Last summer, I participated in more amatuer tournaments, this time taking on the role of shoutcasting for the games. Although the fantasy of becoming a professional player remains just that, the experience of influencing the energy and hype of a game through shoutcasting is just as gratifying.

 Two years ago, I had even reached out to award-winning, professional League of Legends shoutcaster Clayton “Captain Flowers” Raines, asking him how I could become a better shoutcaster and what it would take to become a professional. From his experience, it was similar to the journey of a player. 

“I got hired because I was incredibly driven and worked to create opportunities to build my reputation, brand and portfolio even when none presented themselves,” Raines said. He also said he worked to constantly improve and adapt. I took his advice to heart.

If it wasn’t evident already, amatuer esports isn’t just a group of kids playing video games. It’s the product of an entire community’s love and effort, where every level of active participation takes dedication, hard work and skill. It is the esports community’s involvement in both the amatuer and professional levels that makes every aspect of esports, as both a sport and entertainment medium, all the more meaningful. 

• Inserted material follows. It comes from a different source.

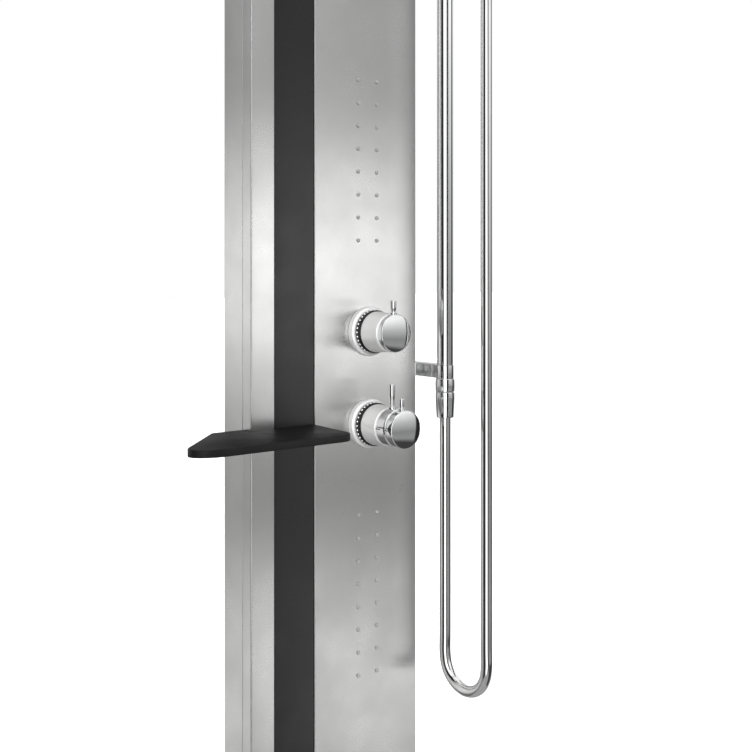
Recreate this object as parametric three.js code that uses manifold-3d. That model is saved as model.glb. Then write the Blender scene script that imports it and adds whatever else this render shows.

Perhaps after reading this you might be more inclined to check out amatuer or professional esports, as either a form of entertainment, competitive sport or as a means to connect with others. Or maybe, you might try and find your own community. Esports proved to me, and to millions of fans around the world, that our hobby could be more than just a hobby. The same could be said for whatever you enjoy. This could be possible if you put in the effort of connecting with others who share the same love you have, for whatever it is you love doing.